4. L’interprétation littéraire

Selon l’interprétation littéraire, appelée aussi théorie du cadre, le récit de la création n’est pas une description scientifique ou chronologique des évènements, mais une approche spirituelle présentant la structure de la semaine avec le sabbat en point culminant. Cette conception n’est pas récente, puisque saint Augustin (ve siècle) en avait déjà proposé une similaire (3). Elle met en avant le double but poursuivi par Moïse dans sa présentation :

  • (1) Montrer que Dieu est le créateur de tout ce qui existe ;
  • (2) L’institution de la semaine comprenant six jours de travail et un jour de repos consacré à l’Éternel. Le septième jour, appelé sabbat, est réservé à l’adoration. Henri Blocher, un des plus vigoureux défenseurs de cette thèse, écrit : « L’intention de l’auteur, ce n’est pas de nous livrer une chronologie originelle ; il se peut que l’ordre logique qu’il a choisi coïncide grosso modo, ici ou là, avec la succession effective des faits de la cosmogénèse : ce n’est pas cela qui l’intéresse. Il veut mettre en valeur des thèmes et une théologie du sabbat (4). »

(3)  Il soutenait une création de six jours simultanés en un seul jour à partir de Genèse 2.4 : « au jour que l’Éternel Dieu fit la terre et les cieux » (De la Genèse, V, 3, 6). Les trois premiers jours contenaient en germe les éléments constitutifs des trois suivants, le septième jour étant à part (De la Genèse, IV, 2, 6).

(4 ) Henri Blocher, Révélation des origines, Lausanne, Presses Bibliques Universitaires, 1988, p. 44.

La présentation des sept jours successifs ne peut pas être due au hasard.
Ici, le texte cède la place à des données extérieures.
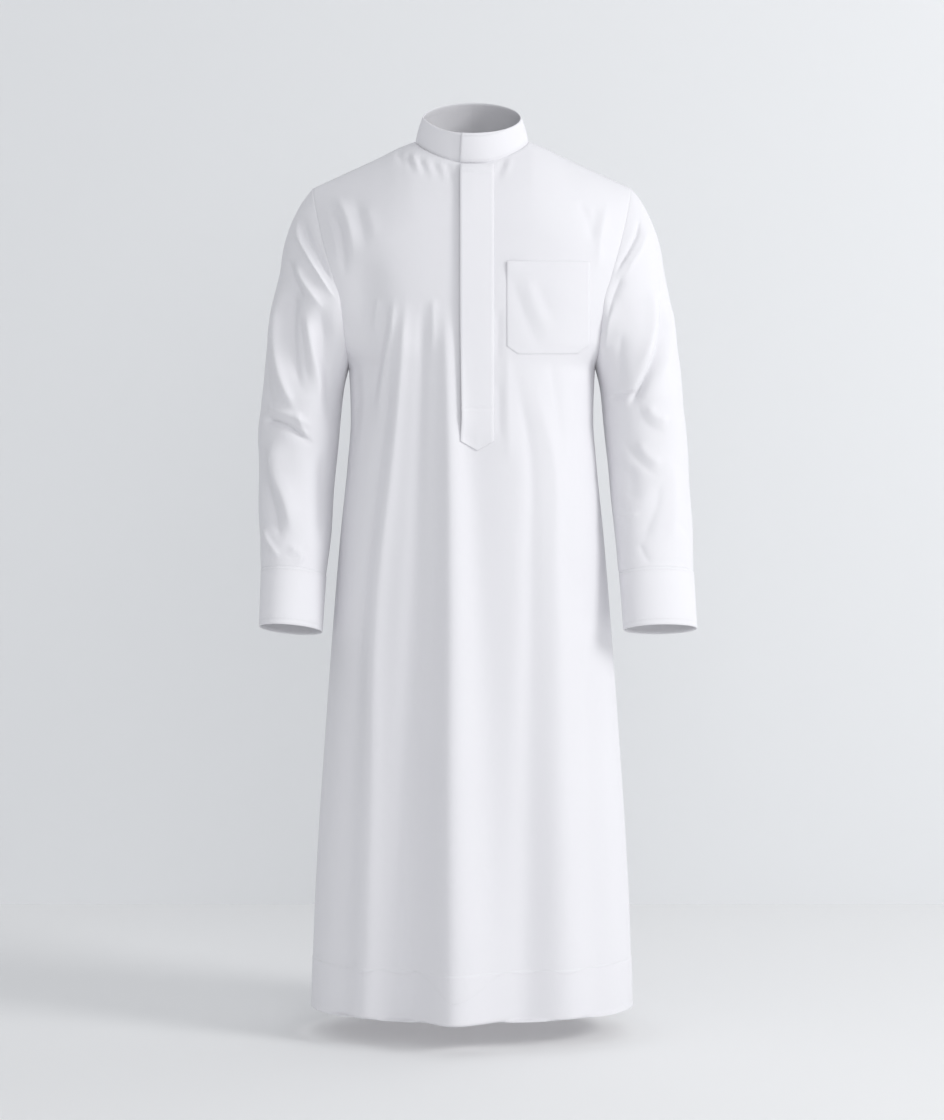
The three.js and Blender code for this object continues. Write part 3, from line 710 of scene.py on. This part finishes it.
def make_panel(name, side):
    """A front or back panel: the piece, its points and the row at the armpit."""
    x, z, armpit_row = panel_grid(side)
    points, outward = body_points(side, x, z)
    edge = unit(np.stack([np.sign(x), np.zeros_like(x), np.zeros_like(x)], axis=-1))
    rows = np.arange(len(x)) <= armpit_row
    for column in (0, -1):
        outward[rows, column] = edge[rows, column]
    points[-1, :, 1] = np.where(np.abs(x[-1]) >= NECK_HALF_WIDTH - 1e-6, 0, points[-1, :, 1])
    facing = facing_out(points, outward)
    seam = [0, -1]
    facing[:, seam] = outward[:, seam]
    return shell(name, points, facing, CLOTH, cloth="hemmed_poplin"), points, armpit_row


# Folds of the sleeves, as (x, z) lines seen from the front. Keys are the wearer's sides.
SLEEVE_FOLDS = {
    "right": [
        # the crease that falls from the shoulder, with the light bands under it
        ([(-266, -108), (-262, -138), (-247, -168), (-229, -198), (-211, -226), (-200, -240)],
         (3.4, 3.4), (4.4, 3.6), 0.35, FADE),
        ([(-258, -104), (-250, -138), (-234, -168), (-216, -196), (-204, -216)],
         (8, 7), (-4.6, -3.8), 0, FADE),
        ([(-268, -172), (-254, -206), (-236, -232), (-222, -250)], (8, 7), (5, 4), 0.2, FADE),
        ([(-280, -170), (-268, -206), (-252, -240)], (8, 8), (-4, -3.4), 0, FADE),
        # the long ridge of the upper arm
        ([(-284, -196), (-291, -250), (-294, -300), (-289, -342), (-276, -380), (-264, -406)],
         (9, 7), (7.5, 6), 0.35, (0.3, 0.2)),
        ([(-270, -200), (-274, -290), (-266, -340), (-252, -384)], (12, 11), (-8, -6), 0, FADE),
        ([(-250, -252), (-241, -306), (-231, -360), (-231, -402)], (8, 9), (4.4, 3.4), 0.2, FADE),
        ([(-262, -250), (-254, -310), (-244, -370)], (6, 7), (-2.6, -2.6), 0, FADE),
        ([(-230, -240), (-222, -300), (-214, -370), (-214, -440)], (13, 13), (-7, -6), 0, FADE),
        # the dark flank on its outer side
        ([(-318, -250), (-316, -320), (-308, -380), (-290, -420)], (10, 9), (-3.4, -2.8), 0.2, FADE),
        # the bend of the elbow
        ([(-316, -414), (-282, -424), (-262, -436), (-236, -456)], (5, 4.5), (-6.5, -4.5), 0.3, (0.12, 0.3)),
        ([(-314, -400), (-290, -404), (-262, -414), (-240, -430)], (6, 5), (4, 3), 0, (0.12, 0.3)),
        ([(-266, -400), (-258, -424), (-246, -450)], (4, 4), (3, 2.4), 0.3, FADE),
        # the lit dome of the forearm and its edge
        ([(-300, -436), (-302, -490), (-286, -534), (-270, -592)], (13, 11), (6, 5), -0.3, FADE),
        ([(-320, -450), (-318, -500), (-303, -550), (-286, -604)], (11, 10), (-6.5, -5.6), 0, FADE),
        ([(-318, -576), (-306, -602), (-288, -624)], (4.5, 4.5), (3.8, 3), 0.3, FADE),
        ([(-282, -606), (-268, -612), (-258, -622), (-268, -634), (-282, -628)],
         (5, 5), (2.6, 2.4), 0.2, FADE),
        ([(-226, -460), (-226, -530), (-228, -610)], (10, 9), (-4, -3), 0, FADE),
    ],
    "left": [
        # the sharp crease that falls from the shoulder
        ([(254, -108), (250, -136), (238, -160), (224, -182), (213, -200)], (3, 3), (-4, -3.4), 0.3, FADE),
        ([(264, -120), (258, -150), (242, -178), (228, -204)], (7, 6), (2.6, 2.2), 0, FADE),
        ([(206, -176), (198, -206), (194, -238)], (4, 4), (-3, -3), 0, FADE),
        ([(228, -194), (212, -232), (203, -270)], (6, 6), (-4, -3.6), 0, FADE),
        ([(216, -230), (206, -270), (202, -320)], (6, 7), (2.6, 2.2), 0, FADE),
        ([(226, -280), (222, -330), (224, -376)], (9, 9), (-3, -2.6), 0, FADE),
        # the long dark crease down to the bend of the elbow
        ([(286, -180), (290, -236), (288, -280), (280, -314), (266, -344), (250, -372), (234, -398)],
         (7, 6), (-11, -10), -0.35, (0.3, 0.12)),
        ([(270, -210), (274, -270), (264, -314), (246, -348)], (11, 9), (4.4, 3.4), 0, FADE),
        ([(304, -230), (304, -290), (294, -330), (280, -362)], (10, 9), (3.4, 2.8), 0, FADE),
        ([(206, -386), (228, -378), (250, -372)], (5, 4), (-4, -4), 0.3, FADE),
        # the flat planes of the elbow and forearm, edge by edge
        ([(250, -384), (256, -408), (268, -424), (286, -434), (304, -436)],
         (9, 11), (-1.8, -1.4), 0.35, FADE),
        ([(262, -392), (280, -412), (302, -418)], (9, 9), (3, 2.6), 0, FADE),
        ([(226, -440), (240, -466), (262, -488), (286, -504)], (10, 10), (-2.6, -2.2), -0.35, FADE),
        ([(250, -446), (266, -470), (290, -486)], (9, 9), (2.6, 2.4), 0, FADE),
        ([(286, -506), (280, -545), (266, -580), (256, -606)], (11, 11), (-2.6, -2.2), 0.35, FADE),
        ([(214, -556), (236, -562), (256, -556)], (4, 4), (2.4, 1.8), 0, FADE),
        ([(232, -480), (242, -514), (240, -546)], (16, 14), (-3, -2.6), 0, FADE),
        ([(252, -600), (262, -622), (272, -636)], (5, 5), (-1.6, -1.4), 0, FADE),
        ([(304, -470), (308, -540), (304, -610)], (12, 11), (2.4, 2), 0, FADE),
    ],
}

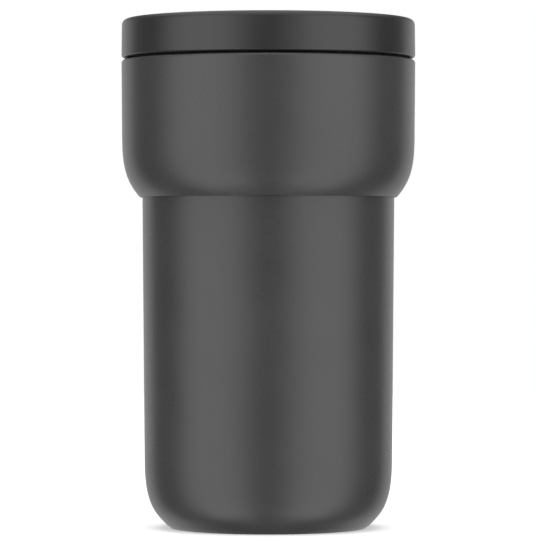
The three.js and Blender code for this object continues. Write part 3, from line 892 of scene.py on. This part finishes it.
def plug_wall():
    """Threaded wall of the inner moulding, with its flange and the valve's seat."""
    flange_r, low, _ = span("lid_plug")
    top = flange_top()
    outer_r = PLUG["outer_r"]
    edge = PLUG["flange_edge"]
    outline = [
        (PLUG["seat_r"], low, PLUG["seat_round"]),
        (outer_r, low, PLUG["edge"]),
        (outer_r, top - PLUG["flange_h"], edge),
        (flange_r, top - PLUG["flange_h"], edge),
        (flange_r, top, edge),
        (PLUG["inner_r"], top, edge),
        (PLUG["inner_r"], low + PLUG["funnel_top_h"], PLUG["funnel_top_round"]),
        (PLUG["funnel_r"], low + PLUG["funnel_h"], PLUG["funnel_round"]),
        (PLUG["seat_r"], low + PLUG["seat_h"], PLUG["seat_round"]),
    ]

    def threaded(angle, r, z):
        on_wall = abs(r - outer_r) < ON_WALL
        return r + thread(angle, z, PLUG_THREAD) if on_wall else r, z

    return turned("plug_wall", divided(rounded(outline, SMALL_CORNER), THREAD_ROW), ROUND, threaded)


def plug_hub():
    """Tube in the middle of the inner moulding: click mechanism above its floor, seal below."""
    low = HUB["low"]
    high = HUB["high"]
    floor = low + HUB["floor"]
    pocket = low + SEAL_POCKET["height"]
    edge = HUB["edge"]
    outline = [
        (SEAL_POCKET["r"], low, edge),
        (HUB["r"], low, HUB["foot_round"]),
        (HUB["r"], high, edge),
        (HUB["bore_r"], high, edge),
        (HUB["bore_r"], floor, HUB["floor_round"]),
        (HUB["hole_r"], floor, edge),
        (HUB["hole_r"], pocket, edge),
        (SEAL_POCKET["r"], pocket),
    ]
    return turned("plug_hub", rounded(outline, HUB_CORNER), SMALL_ROUND)


def plug_spoke(k):
    """A web from the hub to the wall, waisted along its top."""
    hub = HUB["r"] - SPOKE["bury"]
    wall = PLUG["inner_r"] + SPOKE["bury"]
    high = SPOKE["high"]
    waist = high - SPOKE["waist"]
    top = bezier((wall, high), (wall - SPOKE["lead"], waist), (hub + SPOKE["lead"], waist), (hub, high))
    outline = [(hub, SPOKE["low"]), (wall, SPOKE["low"]), *top]
    piece = slab(f"plug_spoke_{k + 1}", outline, SPOKE["width"], SPOKE["edge"])
    return spun(piece, FULL_TURN * k / SPOKE["count"])


def gasket_ring():
    """Silicone ring under the flange, with two fine lips underneath."""
    outer, low, high = span("neck_gasket")
    inner = GASKET["inner_r"]
    base = low + GASKET["lip_h"]
    corners = [(inner, base)]
    for lip_r in GASKET["lips_r"]:
        corners += [
            (lip_r - GASKET["lip_half"], base),
            (lip_r, low, GASKET["round"]),
            (lip_r + GASKET["lip_half"], base),
        ]
    corners += [(outer, base, GASKET["round"]), (outer, high, GASKET["round"]), (inner, high)]
    return turned("gasket_ring", rounded(corners, SMALL_CORNER), INNER_ROUND)


def cap_bush():
    """Bush in the top of the hub that guides the plunger."""
    r, low, high = span("hub_cap")
    head = low + BUSH["spigot_h"]
    edge = BUSH["edge"]
    outline = [
        (BUSH["bore_r"], low, edge),
        (BUSH["spigot_r"], low, edge),
        (BUSH["spigot_r"], head),
        (r, head, edge),
        (r, high, BUSH["rim_round"]),
        (BUSH["bore_r"], high, BUSH["bore_round"]),
    ]
    return turned("cap_bush", rounded(outline, HUB_CORNER), SMALL_ROUND)


def zigzag(angle):
    """A crown's rise at this angle, from 0 to its full height."""
    share = (angle / FULL_TURN * CROWN["teeth"]) % 1
    return CROWN["height"] * (1 - abs(2 * share - 1))


def bush_sleeve():
    """Lining of the hub."""
    r, low, high = span("guide_sleeve")
    return turned("bush_sleeve", tube_outline(LINING["bore_r"], r, low, high), SMALL_ROUND)


def bush_collar():
    """Toothed collar at the top of the lining, which stops and turns the rotor."""
    _, _, high = span("guide_sleeve")
    low = high - LINING["collar_h"]

    def toothed(angle, r, z):
        on_teeth = z < (low + high) / 2
        return r, z + (LINING["tooth_share"] * zigzag(angle) if on_teeth else 0)

    outline = tube_outline(BUSH["bore_r"], LINING["collar_r"], low, high)
    return turned("bush_collar", outline, INNER_ROUND, toothed)


def lip_seal():
    """Lip seal that keeps the drink out of the hub."""
    r, low, high = span("stem_seal")
    edge = STEM_SEAL["edge"]
    outline = [
        (STEM_SEAL["lip_r"], low + STEM_SEAL["relief"], edge),
        (STEM_SEAL["relief_r"], low, edge),
        (r, low, edge),
        (r, high, edge),
        (STEM_SEAL["relief_r"], high, edge),
        (STEM_SEAL["lip_r"], high - STEM_SEAL["relief"], edge),
    ]
    return turned("lip_seal", rounded(outline, HUB_CORNER), SMALL_ROUND)


def coil_spring():
    """Compression spring with closed ends, built at rest; on the real mug the button squashes it as it goes
    down.
    """
    outer, low, high = span("return_spring")
    wire = SPRING["wire_r"]
    mean_r = outer - wire
    count = SPRING["turns"] * SPRING["steps"]
    centres = []
    for i in range(count + 1):
        share = i / count
        eased = (1 - SPRING["ease"]) * share + SPRING["ease"] * smooth(share)
        angle = FULL_TURN * SPRING["turns"] * share
        z = low + wire + (high - low - 2 * wire) * eased
        centres.append(Vector((mean_r * math.cos(angle), mean_r * math.sin(angle), z)) * MM)
    return swept("coil_spring", centres, wire * MM)


def plunger_tube():
    """Plunger under the button, with a crown of teeth at its foot."""
    r, low, high = span("button_plunger")

    def toothed(angle, radius, z):
        return radius, z + (zigzag(angle) if z < (low + high) / 2 else 0)

    return turned("plunger_tube", tube_outline(STEM_HOLE_R, r, low, high), INNER_ROUND, toothed)


def rotor_crown():
    """Rotor of the click mechanism, with a crown of teeth on top."""
    _, low, high = span("click_rotor")

    def toothed(angle, radius, z):
        return radius, z + (zigzag(angle) if z > (low + high) / 2 else 0)

    outline = tube_outline(ROTOR["bore_r"], ROTOR["r"], low, high - CROWN["height"])
    return turned("rotor_crown", outline, INNER_ROUND, toothed)


def rotor_fin(k):
    """Fin on the rotor that runs under the collar."""
    floor = span("click_rotor")[1]
    low = floor + FIN["low"]
    outline = [
        (FIN["root_r"], low),
        (FIN["r"], low),
        (FIN["r"], floor + FIN["high"]),
        (FIN["root_r"], floor + FIN["root_high"]),
    ]
    return spun(slab(f"rotor_fin_{k + 1}", outline, FIN["width"], BROKEN_EDGE), FULL_TURN * k / FIN["count"])


def stem_rod():
    """Rod from the plunger to the valve, with the collar that the valve hangs on."""
    r, low, high = span("valve_stem")
    rod = STEM["r"]
    collar = span("valve_disc")[2] + STEM["collar_gap"]
    collar_top = collar + STEM["collar_h"]
    edge = STEM["edge"]
    outline = [
        (0, low),
        (rod, low, edge),
        (rod, collar),
        (r, collar, edge),
        (r, collar_top, edge),
        (rod, collar_top),
        (rod, high, edge),
        (0, high),
    ]
    return turned("stem_rod", rounded(outline, HUB_CORNER), SMALL_ROUND)


def valve_plate():
    """Round valve plate, stiffened in the middle."""
    r, low, high = span("valve_disc")
    rim = low + VALVE["rim_rise"]
    outline = [
        (STEM_HOLE_R, low, HOLE_EDGE),
        (VALVE["thick_r"], low, VALVE["round"]),
        (VALVE["rim_r"], rim, VALVE["round"]),
        (r, rim),
        (r, high),
        (STEM_HOLE_R, high, HOLE_EDGE),
    ]
    return turned("valve_plate", rounded(outline, VALVE_CORNER), INNER_ROUND)


def valve_ring():
    """Silicone ring over the edge of the valve plate."""
    r, low, high = span("valve_seal")
    plate_r, _, plate_top = span("valve_disc")
    inner = plate_r + LIP["gap"]
    grip = plate_r - LIP["grip"]
    roof = plate_top + LIP["roof"]
    bend = LIP["round"]
    outline = [
        (inner, low, LIP["foot_edge"]),
        (r - LIP["taper"], low + LIP["taper"], bend),
        (r, high - LIP["slope"], bend),
        (r - LIP["top_in"], high, LIP["top_round"]),
        (grip, high, LIP["grip_round"]),
        (grip, roof),
        (inner, roof),
    ]
    return turned("valve_ring", rounded(outline, VALVE_CORNER), INNER_ROUND)


def finger_nut():
    """Lobed nut that holds the valve plate, turned off by hand for cleaning."""
    r, low, high = span("valve_nut")
    cap = low + NUT["cap_h"]
    outline = [
        (0, low),
        (r, low, NUT["edge"]),
        (r, high, NUT["top_edge"]),
        (STEM_HOLE_R, high, HOLE_EDGE),
        (STEM_HOLE_R, cap),
        (0, cap),
    ]

    def scalloped(angle, radius, z):
        outward = smooth((radius - NUT["core_r"]) / (r - NUT["core_r"]))
        between_lobes = smooth(NUT["scoop_level"] - NUT["scoop_swing"] * math.cos(NUT["lobes"] * angle))
        return radius - NUT["scoop"] * outward * between_lobes, z

    return turned("finger_nut", divided(rounded(outline, VALVE_CORNER), NUT["row"]), INNER_ROUND, scalloped)


PIECES = {
    "upper_shell": [painted_band()],
    "lower_shell": [painted_sleeve()],
    "shell_base": [plate_with_dimple()],
    "vacuum_seal": [glass_bead()],
    "base_cover": [foot_disc()],
    "getter": [getter_pellet()],
    "reflective_foil": [foil_wrap()],
    "liner_base": [liner_bowl()],
    "inner_liner": [steel_liner()],
    "lid_rim": [lid_ring()],
    "lid_plug": [plug_wall(), plug_hub(), *[plug_spoke(k) for k in range(SPOKE["count"])]],
    "neck_gasket": [gasket_ring()],
    "hub_cap": [cap_bush()],
    "guide_sleeve": [bush_sleeve(), bush_collar()],
    "stem_seal": [lip_seal()],
    "return_spring": [coil_spring()],
    "push_button": [button_cap()],
    "button_plunger": [plunger_tube()],
    "click_rotor": [rotor_crown(), *[rotor_fin(k) for k in range(FIN["count"])]],
    "valve_stem": [stem_rod()],
    "valve_disc": [valve_plate()],
    "valve_seal": [valve_ring()],
    "valve_nut": [finger_nut()],
}
for node, pieces in PIECES.items():
    for piece in pieces:
        stand_in(piece, node)

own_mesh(PIECES["return_spring"][0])

# ---------------------------------------------------------------- floor, light and camera


def pale_floor():
    """White floor. Only the camera sees it: the mug takes its light from the studio alone."""
    half = FLOOR_SIZE / 2
    corners = [(-half, -half, 0), (half, -half, 0), (half, half, 0), (-half, half, 0)]
    mesh = bpy.data.meshes.new("floor")
    mesh.from_pydata(corners, [], [(0, 1, 2, 3)])
    floor = bpy.data.objects.new("floor", mesh)
    bpy.context.scene.collection.objects.link(floor)
    for ray in ("diffuse", "glossy", "transmission", "shadow"):
        setattr(floor, f"visible_{ray}", False)
    paint = Finish("pale_floor", Base_Color=(*grey(FLOOR_TONE), 1), Roughness=0.9)
    paint.set(Emission_Color=(1, 1, 1, 1), Emission_Strength=FLOOR_GLOW, Specular_IOR_Level=0.1)
    mesh.materials.append(paint.material)


def lamp_overhead():
    """Broad soft lamp straight above."""
    light = bpy.data.lights.new("soft_top", "AREA")
    light.shape = "SQUARE"
    light.size = TOP_SIZE
    light.energy = TOP_LIGHT * math.pi * TOP_SIZE**2
    lamp = bpy.data.objects.new("soft_top", light)
    bpy.context.scene.collection.objects.link(lamp)
    lamp.location = (0, 0, TOP_HEIGHT)
    lamp.visible_camera = False
    lamp.visible_glossy = False


def studio_world():
    """White to the camera. To the mug it is a bank of light at each side and a white backdrop."""
    world = bpy.data.worlds.new("studio")
    bpy.context.scene.world = world
    world.use_nodes = True
    n = Nodes(world.node_tree)
    direction = n.add("ShaderNodeTexCoord").outputs["Generated"]
    across, back, up = n.add("ShaderNodeSeparateXYZ", {"Vector": direction}).outputs
    front = n.math("MULTIPLY", back, -1)
    azimuth = n.math("ARCTAN2", n.math("ABSOLUTE", across), front)

    def turn(edges, start, end):
        low, high = map(math.radians, edges)
        return n.ranged(azimuth, low, high, start, end, "SMOOTHSTEP")

    def rise(edges, start, end):
        return n.ranged(up, *edges, start, end, "SMOOTHSTEP")

    banks = n.math("MULTIPLY", turn(BANK_RISE, 0, BANK_LIGHT), turn(BANK_FALL, 1, 0))
    sides = n.math("MULTIPLY", n.math("ADD", banks, FRONT_LIGHT), rise(BANK_TOP, 1, 0))
    stretch = n.math("MULTIPLY", rise(BACKDROP_FOOT, 0, 1), rise(BACKDROP_TOP, 1, 0))
    backdrop = n.math("MULTIPLY", turn(BACKDROP_RISE, 0, BACKDROP_LIGHT), stretch)
    walls = n.math("ADD", sides, backdrop)
    with_table = n.math("ADD", walls, rise(BOUNCE_EDGE, BOUNCE_LIGHT, 0))
    dimmed = n.math("MULTIPLY", with_table, rise(DARK_BELOW, DOWN_SHARE, 1))
    light = n.math("ADD", dimmed, rise(CEILING_EDGE, 0, CEILING_LIGHT))
    seen = n.add("ShaderNodeLightPath").outputs["Is Camera Ray"]
    n.give(world.node_tree.nodes["Background"].inputs["Color"], n.ranged(seen, 0, 1, light, 1.0))


def photo_camera():
    """Camera a metre off, level with the middle of the mug."""
    camera = bpy.data.objects.new("camera", bpy.data.cameras.new("camera"))
    bpy.context.scene.collection.objects.link(camera)
    camera.data.sensor_width = SENSOR
    camera.data.lens = FOCAL_PIXELS / PICTURE_HEIGHT * SENSOR
    camera.location = CAMERA_PLACE
    camera.rotation_euler = (CAMERA_TARGET - CAMERA_PLACE).to_track_quat("-Z", "Y").to_euler()
    bpy.context.scene.camera = camera


pale_floor()
lamp_overhead()
studio_world()
photo_camera()
bpy.context.scene.view_settings.view_transform = "Standard"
Le récit est écrit dans un style littéraire poétique, laissant apparaître une admirable structure de deux triades de jours qui se correspondent. Le septième jour est le point culminant.

Tableau présentant les six jours de la création :

Les six jours de la création

Jour 1

Lumière – Ténèbres

Jour 4

Soleil – Lune

Jour 2

Eau – Ciel

Jour 5

Poissons – Oiseaux

Jour 3

Terre – Végétation

Jour 6

Animaux – L’homme et la femme

Jour 7

Création achevée – Repos de Dieu (sabbat)

Cette remarquable symétrie a un sens pédagogique. Les trois premiers jours laissent apparaitre la préparation d’un environnement. Les trois jours suivants concernent le « remplissage » ou « peuplement » de cet environnement. Le prophète Ésaïe évoque une présentation similaire :

« Car ainsi parle l’Éternel, le créateur des cieux, le seul Dieu, qui a formé la terre, qui l’a faite et qui l’a affermie, qui l’a créée pour qu’elle ne soit pas déserte, qui l’a formée pour qu’elle soit habitée : Je suis l’Éternel, et il n’y en a point d’autre » (Es 45.18).

Cette théorie a l’avantage de supprimer bon nombre de difficultés : plus de confrontation avec le discours scientifique et les ères géologiques millénaires ; plus de contradiction au sujet de la création tardive des astres au quatrième jour, mais elle trouve admirablement sa place dans la structure symétrique ; plus de problème de chronologie, notamment avec le second récit de la création, où les animaux apparaissent après l’homme (Gn 2.4-25). Enfin, cette approche explique bien l’importance que prendra le sabbat dans la vie du peuple hébreu. Dans la semaine, six jours sont réservés au travail et un jour à l’Éternel (Ex 20.8-11).

En conclusion, aucune interprétation n’éclipse complètement les autres sans soulever certaines difficultés. La création garde une part du mystère divin. L’interprétation littérale implique une création récente et entre en conflit avec les découvertes scientifiques actuelles. Elle explique mal comment on peut parler de trois premiers « jours solaires » alors que le Soleil n’est créé qu’au quatrième jour. La théorie de la restitution n’a pas suffisamment d’appui dans le texte biblique qui n’accrédite pas l’échec d’une première création. Le concordisme a l’avantage de bien s’accorder avec la science, mais entre en conflit avec l’exégèse du texte biblique. L’approche littéraire nous semble être la mieux placée, à la fois pour le respect des Écritures, dont le message est avant tout spirituel, et pour le dialogue avec la science.